D’autant plus que les produits marocains n’ont rien à envier aux produits fabriqués par les mastodontes internationaux. «L’industrie marocaine a tout pour réussir : le savoir-faire, les matières premières, la qualité, la marque, etc», affirme Hassan Khalil, directeur général de Dari Couspate. «Nous avons une carte à jouer. Nous devons faire preuve d’innovation pour adapter nos produits aux spécificités des marchés de l’export», ajoute-t-il, en annonçant au passage le lancement de la distribution des produits Dari dans trois nouveaux pays (Le Bahreïn, la Corée du Sud et l’Éthiopie), portant à 45 le nombre des marchés d’exportation de cette entreprise basée à Salé, par ailleurs cotée à la Bourse de Casablanca. L’avis de Khalil est partagé par un autre dirigeant, non moins jeune, représentant une entreprise agroalimentaire installée à Meknès, spécialisée dans le jus de fruits. «Le nectar d’orange que nous vendons au Maroc n’est pas le même demandé ailleurs. Il nous importe d’adapter à la fois nos prix et nos produits aux besoins du marché africain», souligne Ibrahim Belkora, dg d’Agro Juice Processing (AJP), en évoquant les perspectives de l’adhésion du Maroc à la Cedeao. Hors du Maroc, le marché africain génère 60% du chiffre d’affaires à l’export de l’entreprise de la famille Belkora, connue pour sa marque phare Velencia. AJP vient de signer un gros contrat avec Al Rawabi, le numéro deux du marché des jus de fruit et du lait au Moyen-Orient, ce qui devra doubler son chiffre d’affaires à l’export.
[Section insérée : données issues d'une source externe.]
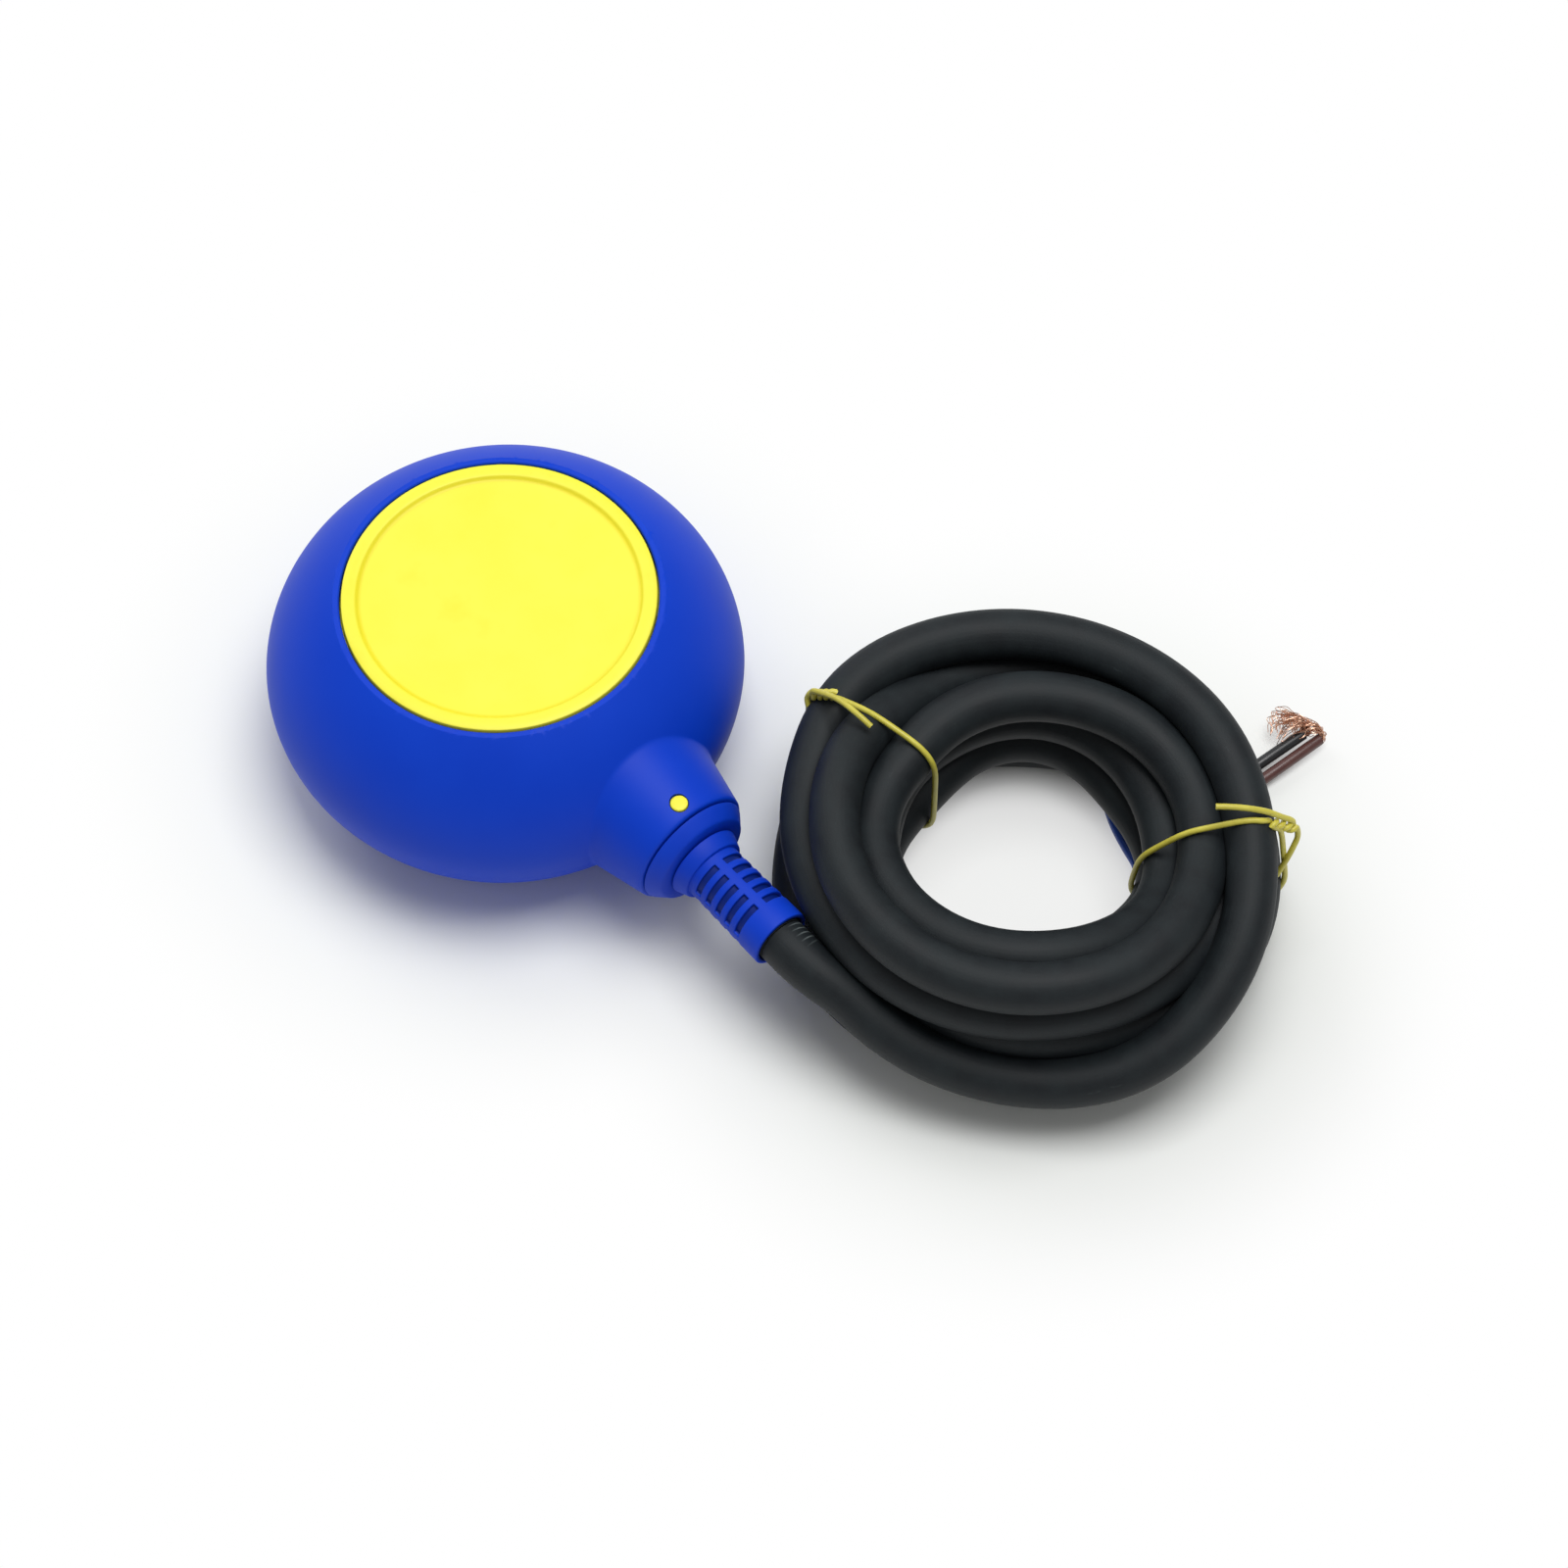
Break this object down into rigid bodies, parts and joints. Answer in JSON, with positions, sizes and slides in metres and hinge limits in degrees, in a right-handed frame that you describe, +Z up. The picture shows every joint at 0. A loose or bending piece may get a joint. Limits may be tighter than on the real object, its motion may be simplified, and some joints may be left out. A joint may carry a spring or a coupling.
{
  "type": "cable float switch",
  "caption": "Round tilting float with a cone neck, slotted strain relief and a coiled three-core rubber cable; a ball and microswitch inside.",
  "frame": {"origin": "on the floor, under the middle of the box round the float, neck and strain relief", "axes": "+X along the neck from the float towards the cable, +Z up through the yellow faces"},
  "size_m": [0.1644, 0.1463, 0.041],
  "materials": {
    "blue_polypropylene": "fine matt moulding",
    "blue_elastomer": "matt flexible moulding",
    "yellow_polypropylene": "satin moulding",
    "black_rubber": "matt, slightly dusty",
    "seal_rubber": "satin",
    "white_nylon": "satin",
    "black_acetal": "satin",
    "black_phenolic": "matt",
    "red_acetal": "smooth",
    "zinc_steel": "zinc plated",
    "polished_steel": "polished",
    "tinned_brass": "tinned",
    "brown_pvc": "smooth",
    "black_pvc": "smooth",
    "blue_pvc": "smooth",
    "copper_strands": "bare stranded copper",
    "yellow_pvc": "plastic-coated tie wire"
  },
  "bodies": {
    "float_body": {"float_casing": "blue_polypropylene", "case_top": "yellow_polypropylene", "case_bottom": "yellow_polypropylene", "gland_collar": "blue_polypropylene", "strain_relief": "blue_elastomer", "cable_seal": "seal_rubber", "thrust_washer": "white_nylon", "cable_jacket_end": "black_rubber", "cable_clamp": "white_nylon", "clamp_screw_1": "zinc_steel", "clamp_screw_2": "zinc_steel", "switch_carrier": "white_nylon", "carrier_screw_1": "zinc_steel", "carrier_screw_2": "zinc_steel", "carrier_screw_3": "zinc_steel", "pivot_pin": "polished_steel", "microswitch_base": "black_phenolic", "microswitch_cover": "black_phenolic", "switch_screw_1": "zinc_steel", "switch_screw_2": "zinc_steel", "terminal_brown": "tinned_brass", "terminal_black": "tinned_brass", "terminal_blue": "tinned_brass", "receptacle_brown": "tinned_brass", "receptacle_black": "tinned_brass", "receptacle_blue": "tinned_brass", "inner_core_brown": "brown_pvc", "inner_core_black": "black_pvc", "inner_core_blue": "blue_pvc", "cable_lead": "black_rubber", "cable_coil": "black_rubber", "coil_tie_left": "yellow_pvc", "coil_tie_right": "yellow_pvc", "core_brown": "brown_pvc", "core_black": "black_pvc", "core_blue": "blue_pvc", "copper_brown": "copper_strands", "copper_black": "copper_strands", "copper_blue": "copper_strands"},
    "ball": {"steel_ball": "polished_steel"},
    "rocker": {"rocker_lever": "black_acetal"},
    "plunger": {"switch_plunger": "red_acetal"}
  },
  "joints": [
    {"name": "ball_roll", "type": "slide", "parent": "float_body", "child": "ball", "axis": [1, 0, 0], "range_m": [0, 0.012]},
    {"name": "rocker_tip", "type": "hinge", "parent": "float_body", "child": "rocker", "pos_m": [-0.0151, 0.009, 0.0095], "axis": [0, 1, 0], "range_deg": [0, 7]},
    {"name": "plunger_press", "type": "slide", "parent": "float_body", "child": "plunger", "axis": [0, 0, -1], "range_m": [0, 0.0007326]}
  ],
  "couplings": [
    {"joint": "rocker_tip", "follows": "ball_roll", "rad_per_m": 10.181},
    {"joint": "plunger_press", "follows": "ball_roll", "ratio": 0.06104}
  ]
}
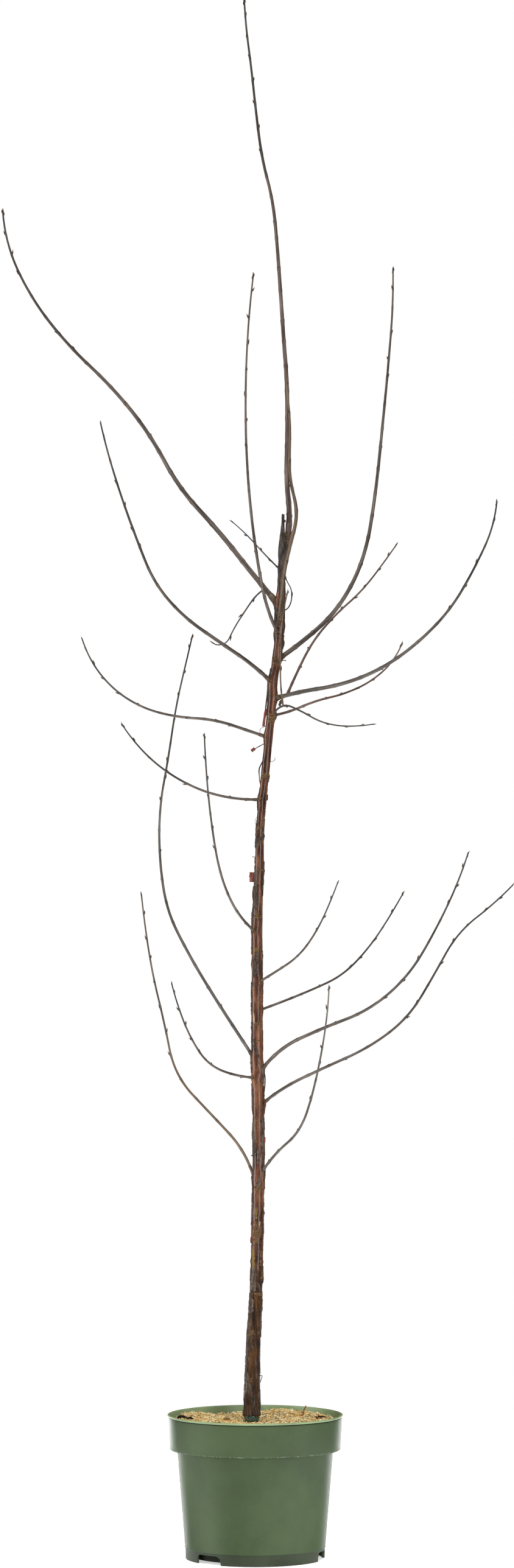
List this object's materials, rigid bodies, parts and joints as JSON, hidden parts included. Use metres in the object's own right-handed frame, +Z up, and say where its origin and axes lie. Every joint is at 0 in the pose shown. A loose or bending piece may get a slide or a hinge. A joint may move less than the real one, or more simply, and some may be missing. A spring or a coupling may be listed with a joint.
{
  "type": "sapling in a nursery pot",
  "caption": "Bare young tree with a thin upright trunk and rising, budded shoots, in a round green nursery pot filled with compost under a straw mulch.",
  "frame": {"origin": "middle of the pot's flat underside, on the ground it stands on", "axes": "+Z up the trunk, -Y the side seen from the front, +X to the right seen from there"},
  "size_m": [0.8497, 0.5673, 2.5716],
  "materials": {
    "pot": "satin moulded green plastic",
    "compost": "dry loose straw and wood fibre over dark compost",
    "trunk_bark": "glossy red-brown bark that peels in thin dark strips",
    "bough_bark": "satin grey-brown bark",
    "shoot_bark": "matt grey-brown shoots with brown buds"
  },
  "bodies": {
    "root": {"front_bough": "bough_bark", "front_whip": "shoot_bark", "leader_bough": "bough_bark", "leader_upper": "bough_bark", "leader_whip": "shoot_bark", "left_1_bough": "bough_bark", "left_1_whip": "shoot_bark", "left_2_bough": "bough_bark", "left_2_whip": "shoot_bark", "left_3_bough": "bough_bark", "left_3_upper": "bough_bark", "left_3_whip": "shoot_bark", "left_4_bough": "bough_bark", "left_4_whip": "shoot_bark", "left_5_bough": "bough_bark", "left_5_whip": "shoot_bark", "left_6_bough": "bough_bark", "left_6_whip": "shoot_bark", "left_7_bough": "bough_bark", "left_7_whip": "shoot_bark", "left_8_bough": "bough_bark", "left_8_whip": "shoot_bark", "left_9_bough": "bough_bark", "left_9_upper": "bough_bark", "left_9_whip": "shoot_bark", "pot": "pot", "right_1_bough": "bough_bark", "right_1_whip": "shoot_bark", "right_2_bough": "bough_bark", "right_2_whip": "shoot_bark", "right_3_bough": "bough_bark", "right_3_whip": "shoot_bark", "right_4_bough": "bough_bark", "right_4_whip": "shoot_bark", "right_5_bough": "bough_bark", "right_5_whip": "shoot_bark", "right_6_bough": "bough_bark", "right_6_whip": "shoot_bark", "right_7_bough": "bough_bark", "right_7_upper": "bough_bark", "right_7_whip": "shoot_bark", "right_8_bough": "bough_bark", "right_8_whip": "shoot_bark", "right_9_bough": "bough_bark", "right_9_upper": "bough_bark", "right_9_whip": "shoot_bark", "root_ball": "compost", "trunk": "trunk_bark", "twig_back": "shoot_bark", "twig_front": "shoot_bark", "twig_hanging": "shoot_bark", "twig_hook": "shoot_bark", "twig_low": "shoot_bark"}
  },
  "joints": []
}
Ibrahim Belkora saisit l’occasion pour soulever le manque de visibilité et les difficultés d’approvisionnement en matières premières dont souffrent les industriels de l’agroalimentaire, en particulier ceux spécialisés dans l’extraction de jus.
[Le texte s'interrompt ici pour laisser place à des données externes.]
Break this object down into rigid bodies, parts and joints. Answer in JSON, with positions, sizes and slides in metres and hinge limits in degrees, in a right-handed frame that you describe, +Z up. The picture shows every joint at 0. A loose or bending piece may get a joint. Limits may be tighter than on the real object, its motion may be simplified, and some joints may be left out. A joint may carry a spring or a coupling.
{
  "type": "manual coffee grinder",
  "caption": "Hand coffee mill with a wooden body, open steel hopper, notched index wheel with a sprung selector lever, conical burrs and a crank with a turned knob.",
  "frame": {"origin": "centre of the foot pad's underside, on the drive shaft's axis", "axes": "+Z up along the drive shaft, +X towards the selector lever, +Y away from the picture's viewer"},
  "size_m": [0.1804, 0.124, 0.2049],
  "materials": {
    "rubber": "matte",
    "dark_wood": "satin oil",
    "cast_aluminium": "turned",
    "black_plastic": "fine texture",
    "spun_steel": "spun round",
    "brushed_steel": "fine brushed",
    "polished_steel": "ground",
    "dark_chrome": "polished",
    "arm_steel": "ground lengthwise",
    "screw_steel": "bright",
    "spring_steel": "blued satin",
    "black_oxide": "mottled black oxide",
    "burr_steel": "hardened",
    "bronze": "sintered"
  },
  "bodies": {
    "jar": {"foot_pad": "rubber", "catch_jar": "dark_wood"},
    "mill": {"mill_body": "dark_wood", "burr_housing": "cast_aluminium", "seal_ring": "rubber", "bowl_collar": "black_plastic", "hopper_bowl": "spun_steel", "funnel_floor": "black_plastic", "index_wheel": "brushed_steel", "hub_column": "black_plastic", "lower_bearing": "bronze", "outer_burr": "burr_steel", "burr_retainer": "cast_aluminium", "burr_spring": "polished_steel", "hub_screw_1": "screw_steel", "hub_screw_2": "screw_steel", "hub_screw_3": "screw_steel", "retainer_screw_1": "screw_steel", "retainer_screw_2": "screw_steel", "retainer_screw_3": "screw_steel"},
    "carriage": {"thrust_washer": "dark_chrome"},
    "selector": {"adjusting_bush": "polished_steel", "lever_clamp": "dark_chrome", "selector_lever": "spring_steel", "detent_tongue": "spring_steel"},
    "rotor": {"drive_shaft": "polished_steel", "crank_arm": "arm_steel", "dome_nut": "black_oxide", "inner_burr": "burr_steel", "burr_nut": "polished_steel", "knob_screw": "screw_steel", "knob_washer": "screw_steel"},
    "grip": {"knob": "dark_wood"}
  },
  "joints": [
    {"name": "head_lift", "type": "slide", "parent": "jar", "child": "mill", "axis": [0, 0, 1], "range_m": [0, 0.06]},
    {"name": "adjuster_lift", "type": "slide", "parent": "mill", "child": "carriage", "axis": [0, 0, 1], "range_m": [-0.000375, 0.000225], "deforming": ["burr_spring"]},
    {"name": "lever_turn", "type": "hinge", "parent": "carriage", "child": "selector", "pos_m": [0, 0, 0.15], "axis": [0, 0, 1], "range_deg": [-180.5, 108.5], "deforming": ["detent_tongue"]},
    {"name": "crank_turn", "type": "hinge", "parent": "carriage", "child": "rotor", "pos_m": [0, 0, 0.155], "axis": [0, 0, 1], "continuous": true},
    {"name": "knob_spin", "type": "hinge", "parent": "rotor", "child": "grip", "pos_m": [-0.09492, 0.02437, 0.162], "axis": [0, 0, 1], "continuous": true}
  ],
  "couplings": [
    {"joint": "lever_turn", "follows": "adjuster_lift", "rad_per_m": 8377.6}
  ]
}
L’amélioration de cette visibilité, s’accorde-t-on à dire, passe par la normalisation des produits agricoles qui, sans doute, sera bénéfique à la fois au consommateur, à l’industriel et à l’agriculteur. Les professionnels ne manquent pas, par ailleurs, de pointer du doigt la concurrence déloyale de la contrebande et du secteur informel qui, à leurs yeux, compromettent la santé des consommateurs. Aussi, pour remédier à ce phénomène, ils invitent les autorités à revoir la fiscalité (TVA) des produits agricoles destinés à l’industrie agroalimentaire. Après les fruits et légumes lors de la loi de Finances 2016, la Fenagri appelle à la généralisation vers d’autres plantes, de la taxation, non pas du chiffre d’affaires, mais plutôt du différentiel, c’est-à-dire de la valeur ajoutée du secteur, notamment en déduisant le prix d’achat des intrants agricoles.
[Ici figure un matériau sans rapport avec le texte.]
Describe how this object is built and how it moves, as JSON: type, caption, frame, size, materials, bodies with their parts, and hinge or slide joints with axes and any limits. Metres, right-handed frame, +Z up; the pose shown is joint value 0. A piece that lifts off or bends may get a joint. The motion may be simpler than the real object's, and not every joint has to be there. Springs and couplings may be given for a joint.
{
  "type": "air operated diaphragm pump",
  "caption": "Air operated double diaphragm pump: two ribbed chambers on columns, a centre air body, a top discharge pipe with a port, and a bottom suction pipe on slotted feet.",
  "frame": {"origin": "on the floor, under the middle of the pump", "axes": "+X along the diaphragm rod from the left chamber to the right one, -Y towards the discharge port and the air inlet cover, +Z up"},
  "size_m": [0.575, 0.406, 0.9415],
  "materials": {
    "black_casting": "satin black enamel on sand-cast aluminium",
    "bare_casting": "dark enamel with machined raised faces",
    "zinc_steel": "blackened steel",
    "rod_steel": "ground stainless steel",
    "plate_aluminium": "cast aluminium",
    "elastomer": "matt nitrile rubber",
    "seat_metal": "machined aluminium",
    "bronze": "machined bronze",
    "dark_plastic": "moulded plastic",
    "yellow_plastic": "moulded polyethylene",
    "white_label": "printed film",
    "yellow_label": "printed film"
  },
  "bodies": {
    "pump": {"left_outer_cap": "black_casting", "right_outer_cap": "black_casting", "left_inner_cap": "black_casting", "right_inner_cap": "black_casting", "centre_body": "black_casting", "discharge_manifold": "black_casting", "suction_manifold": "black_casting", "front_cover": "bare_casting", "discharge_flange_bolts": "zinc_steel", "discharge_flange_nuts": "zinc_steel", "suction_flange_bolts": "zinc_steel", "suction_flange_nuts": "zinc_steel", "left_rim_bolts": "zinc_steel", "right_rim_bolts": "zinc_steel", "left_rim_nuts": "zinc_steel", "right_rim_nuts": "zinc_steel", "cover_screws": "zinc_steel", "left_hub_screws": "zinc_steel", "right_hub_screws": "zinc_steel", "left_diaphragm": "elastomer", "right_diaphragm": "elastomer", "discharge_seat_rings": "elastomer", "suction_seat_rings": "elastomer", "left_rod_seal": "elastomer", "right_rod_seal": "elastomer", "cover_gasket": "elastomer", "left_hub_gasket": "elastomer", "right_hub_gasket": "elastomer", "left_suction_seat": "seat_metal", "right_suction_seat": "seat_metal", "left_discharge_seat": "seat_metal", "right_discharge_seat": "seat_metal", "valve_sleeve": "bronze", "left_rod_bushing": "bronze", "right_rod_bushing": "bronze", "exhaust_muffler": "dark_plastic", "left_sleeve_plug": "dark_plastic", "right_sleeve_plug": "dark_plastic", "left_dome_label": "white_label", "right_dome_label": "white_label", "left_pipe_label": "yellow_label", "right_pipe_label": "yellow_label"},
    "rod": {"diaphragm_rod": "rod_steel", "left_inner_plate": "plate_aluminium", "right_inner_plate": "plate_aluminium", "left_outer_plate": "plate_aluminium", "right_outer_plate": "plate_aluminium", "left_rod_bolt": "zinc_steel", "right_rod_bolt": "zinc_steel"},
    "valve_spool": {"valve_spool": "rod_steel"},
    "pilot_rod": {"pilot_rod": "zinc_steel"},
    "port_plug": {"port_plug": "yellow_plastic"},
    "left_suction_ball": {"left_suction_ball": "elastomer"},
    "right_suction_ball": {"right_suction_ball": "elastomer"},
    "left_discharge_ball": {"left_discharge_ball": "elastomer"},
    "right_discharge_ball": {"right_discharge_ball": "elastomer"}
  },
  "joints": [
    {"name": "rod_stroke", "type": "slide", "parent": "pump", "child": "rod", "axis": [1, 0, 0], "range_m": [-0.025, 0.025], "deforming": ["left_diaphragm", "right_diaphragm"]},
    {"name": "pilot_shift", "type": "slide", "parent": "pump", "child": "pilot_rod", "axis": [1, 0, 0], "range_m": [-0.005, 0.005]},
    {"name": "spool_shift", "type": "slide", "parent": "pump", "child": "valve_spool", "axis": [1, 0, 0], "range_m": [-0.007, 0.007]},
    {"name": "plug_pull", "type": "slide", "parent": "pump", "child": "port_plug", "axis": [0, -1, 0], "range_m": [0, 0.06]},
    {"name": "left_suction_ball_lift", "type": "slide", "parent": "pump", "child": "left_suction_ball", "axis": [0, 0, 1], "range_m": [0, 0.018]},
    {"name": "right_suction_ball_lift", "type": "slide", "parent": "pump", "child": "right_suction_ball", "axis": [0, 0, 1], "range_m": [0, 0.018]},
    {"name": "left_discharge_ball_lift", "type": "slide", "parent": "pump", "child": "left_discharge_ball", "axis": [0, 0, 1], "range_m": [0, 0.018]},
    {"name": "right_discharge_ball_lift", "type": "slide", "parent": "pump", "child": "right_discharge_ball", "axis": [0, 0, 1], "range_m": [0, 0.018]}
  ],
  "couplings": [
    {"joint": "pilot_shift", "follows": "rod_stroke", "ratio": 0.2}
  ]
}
CAM lance le «Club des exportateurs»
L’Établissement autonome de contrôle et de coordination des exportations (EACCE) vient de mettre en place un nouveau dispositif de promotion, apprend-on de son directeur du développement, Mehdi Larhrib. Appuyé sur les résultats d’une étude d’un cabinet international, ce dispositif, a-t-il détaillé devant les membres de Britcham, sera axé sur quatre piliers : Salons & foires, B to B, B to C, le digital. À l’égard des coopératives, l’EACCE a mis sur pieds le concept d’une caravane qui vient d’effectuer sa première escale, cela fait trois semaines, dans la région d’Agadir. Intervenant lors de la même conférence, la directrice du Pôle international du Crédit agricole du Maroc (CAM), Sanaa Bellamine, a présenté la palette des produits et services réservés au monde agricole, notamment ceux destinés aux exportateurs (crédit documentaire, instruments de couverture, etc). Elle annonce en substance le lancement du «Club des exportateurs» facilitant des mises en relation B to B. «Nous venons d’organiser une première opération à Rennes à laquelle ont pris part des professionnels marocains du secteur de l’élevage», souligne Bellamine.